Propagating Monstera aerial roots in water hack
Although you can’t propagate a Monstera plant with aerial roots alone, you can include them in your cuttings and put them in water to speed the development of new roots.
While some may refer to this as Monstera aerial root propagation it really isn’t any different from propagating any stem cuttings in water.
- Locate a plant node on the stem of the Monstera plant. Plant nodes appear thickened and may have either aerial roots or leaves and/or stems sprouting from them. This is the only section on the Monstera vine that will grow new roots.
- Choose a vine that has at least two leaves above the node.

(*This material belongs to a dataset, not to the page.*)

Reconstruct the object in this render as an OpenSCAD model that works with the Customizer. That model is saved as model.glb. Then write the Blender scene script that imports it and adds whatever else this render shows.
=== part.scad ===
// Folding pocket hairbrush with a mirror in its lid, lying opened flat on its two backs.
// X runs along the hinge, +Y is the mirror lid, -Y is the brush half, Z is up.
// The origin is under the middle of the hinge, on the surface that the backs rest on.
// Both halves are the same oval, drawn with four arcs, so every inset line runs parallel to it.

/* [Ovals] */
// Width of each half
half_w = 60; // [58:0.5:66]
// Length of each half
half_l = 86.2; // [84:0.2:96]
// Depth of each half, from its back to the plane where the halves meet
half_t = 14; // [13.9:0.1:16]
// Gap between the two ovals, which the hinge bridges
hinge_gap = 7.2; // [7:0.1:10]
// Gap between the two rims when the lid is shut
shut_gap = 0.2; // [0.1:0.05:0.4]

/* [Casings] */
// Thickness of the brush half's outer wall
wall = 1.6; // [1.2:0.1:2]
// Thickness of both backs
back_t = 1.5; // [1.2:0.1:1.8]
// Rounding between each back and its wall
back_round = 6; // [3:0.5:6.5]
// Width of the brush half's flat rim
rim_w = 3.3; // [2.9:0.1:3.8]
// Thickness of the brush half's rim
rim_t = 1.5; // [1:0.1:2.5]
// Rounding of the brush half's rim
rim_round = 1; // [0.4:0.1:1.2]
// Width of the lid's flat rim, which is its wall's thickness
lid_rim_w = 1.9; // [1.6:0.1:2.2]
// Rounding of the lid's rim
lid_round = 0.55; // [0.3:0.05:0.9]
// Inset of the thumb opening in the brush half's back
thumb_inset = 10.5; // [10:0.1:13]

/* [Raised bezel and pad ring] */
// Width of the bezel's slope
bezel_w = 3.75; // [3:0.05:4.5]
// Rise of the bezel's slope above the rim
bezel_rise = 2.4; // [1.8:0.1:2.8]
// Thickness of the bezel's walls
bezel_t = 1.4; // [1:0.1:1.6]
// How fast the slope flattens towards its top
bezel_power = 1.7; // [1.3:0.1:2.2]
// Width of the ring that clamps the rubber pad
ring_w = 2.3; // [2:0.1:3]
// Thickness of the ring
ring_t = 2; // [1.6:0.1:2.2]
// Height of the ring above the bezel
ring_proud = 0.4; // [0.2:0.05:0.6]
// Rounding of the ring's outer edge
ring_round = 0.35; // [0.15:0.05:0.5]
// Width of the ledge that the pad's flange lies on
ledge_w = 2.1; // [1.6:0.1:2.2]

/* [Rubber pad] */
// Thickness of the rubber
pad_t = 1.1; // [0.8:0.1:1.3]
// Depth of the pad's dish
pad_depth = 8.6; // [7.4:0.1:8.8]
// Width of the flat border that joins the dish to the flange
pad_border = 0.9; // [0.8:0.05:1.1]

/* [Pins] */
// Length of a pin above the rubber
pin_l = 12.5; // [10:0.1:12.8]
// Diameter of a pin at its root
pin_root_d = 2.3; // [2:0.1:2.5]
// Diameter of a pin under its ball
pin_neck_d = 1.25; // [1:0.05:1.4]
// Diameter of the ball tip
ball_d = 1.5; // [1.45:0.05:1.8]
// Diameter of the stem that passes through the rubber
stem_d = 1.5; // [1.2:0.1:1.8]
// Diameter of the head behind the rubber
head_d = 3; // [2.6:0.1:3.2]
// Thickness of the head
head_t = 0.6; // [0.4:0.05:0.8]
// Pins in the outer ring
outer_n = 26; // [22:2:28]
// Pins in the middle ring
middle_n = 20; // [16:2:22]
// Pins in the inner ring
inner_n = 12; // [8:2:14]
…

Your cutting will need leaves to perform photosynthesis while it roots.
- Clip the stem about half an inch below the node with a pair of sterilized clippers or a sharp knife.
- Place the cutting in a glass or vase of water. The node and any aerial roots should be below the surface of the water while the foliage must be above the water.
- Put the cutting on a sunny windowsill where it receives bright light.
- Change the water every 3 to 4 days or whenever it becomes cloudy or discolored.
- Pot the new cutting when the new roots are 2 to 3 inches long.
Final thoughts on aerial roots on your Monstera
Monstera plants are known for their dramatic foliage that can be either solid green or variegated, depending on the variety. And this drama continues when it comes to the fact that these tropical plants are notorious for producing aerial roots.
Of course, if you’re really not a fan of aerial roots on a Monstera and think they’re unattractive, then this may not be the ideal plant for you. But keep in mind that you can always remove your Monstera’s aerial roots if you don’t like how they look.